Since $X_1, X_2, X_3$ are i.i.d with $U(0,1),$ therefore, $f(x_1,x_2,x_3)=f(x_1)f(x_2)f(x_3)=1$

The joint distribution with $y_1,y_2,y_3$ is

$g(y_1,y_2,y_3)=f(y_1,y_2,y_3)|J|=1$

Next let us integrate out the $Y_2$ and we can get the joint distribution of $Y_1$ and $Y_3$ i.e the joint distribution of $X_1$ and $X_1+X_2+X_3$

As suggested by whuber now I changed the the limits

$$h(y_1,y_3)=\int_{y_1+1}^{y_3-1} g(y_1,y_2,y_3)dy_2=\int_{y_1+1}^{y_3-1} 1 dy_2=y_3-y_1-2 \tag{1}$$

Now, we know the joint pdf of $X,Y$ i.e joint pdf $X_1$ and $X_1+X_2+X_3$ is $y_3-y_1-2$.

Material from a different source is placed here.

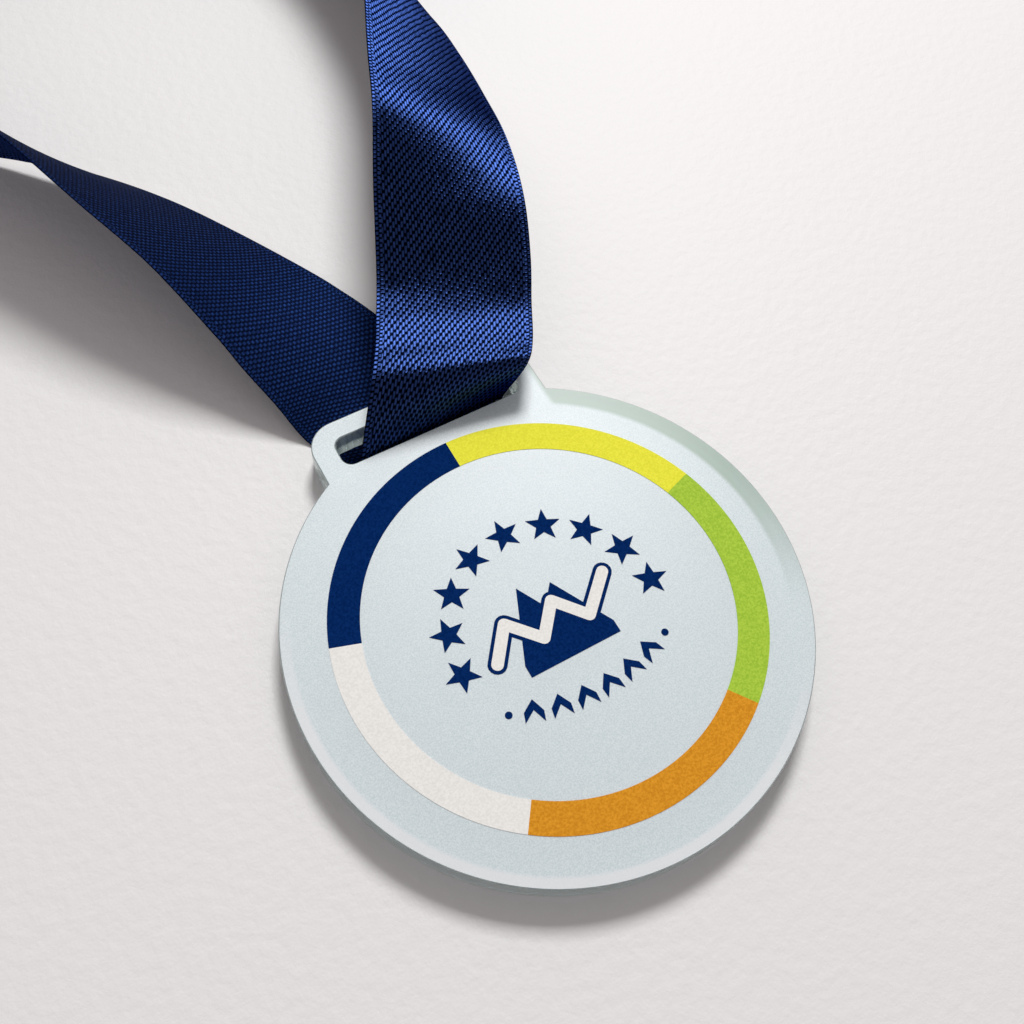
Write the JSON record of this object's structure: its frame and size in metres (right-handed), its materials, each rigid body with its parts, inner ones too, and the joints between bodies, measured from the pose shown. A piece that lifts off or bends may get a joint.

Next let find the pdf of $\frac{X}{Y}$

We need another transformation:

Let $Y_1=X\\Y_2=\frac{X}{Y}$

Then $X=Y_1\\Y=\frac{Y_1}{Y_2}$

Then

$J=\begin{vmatrix} \frac{\partial x}{\partial y_1} & \frac{\partial x}{\partial y_2}\\ \frac{\partial y}{\partial y_1} & \frac{\partial y}{\partial y_2} \end{vmatrix}= \begin{vmatrix} 1 & 0\\ \frac{1}{y_2} & -\frac{y_1}{y_2^2} \end{vmatrix}=-\frac{y_1}{y_2^2}$

we already the joint distribution of $X,Y$ from above steps ref (1).

$\therefore$

$g_2(y_1,y_2)=h(y_1,y_3)|J|=(y_3-y_1-2)\frac{y_1}{y_2^2}$

Next, we integrate the $y_1$ out we get the pdf of $y_2$ then we get the pdf of $\frac{X}{Y}$

$$h_2(y_2)=\int_0^1(y_3-y_1-2)\frac{y_1}{y_2^2}dy_1=\frac{1}{y_2^2}(\frac{y_3}{2}-\frac{1}{3}-1)\tag{2}$$

This is the pdf of $X/Y$ i.e $\frac{X_1}{X1+X_2+X_3}$

We are not finish yet, what is $y_3$ in (2) then?

We know that $Y_3=X_1+X_2+X_3$ from the first transformation.

So at least we know $Y_3$ has a Irwin-Hall distribution.

I wonder can we plug the Irwin-Hall for $n=3$ pdf to (2) to get a explicit formula? or can we do some simulations from here as Glen suggested?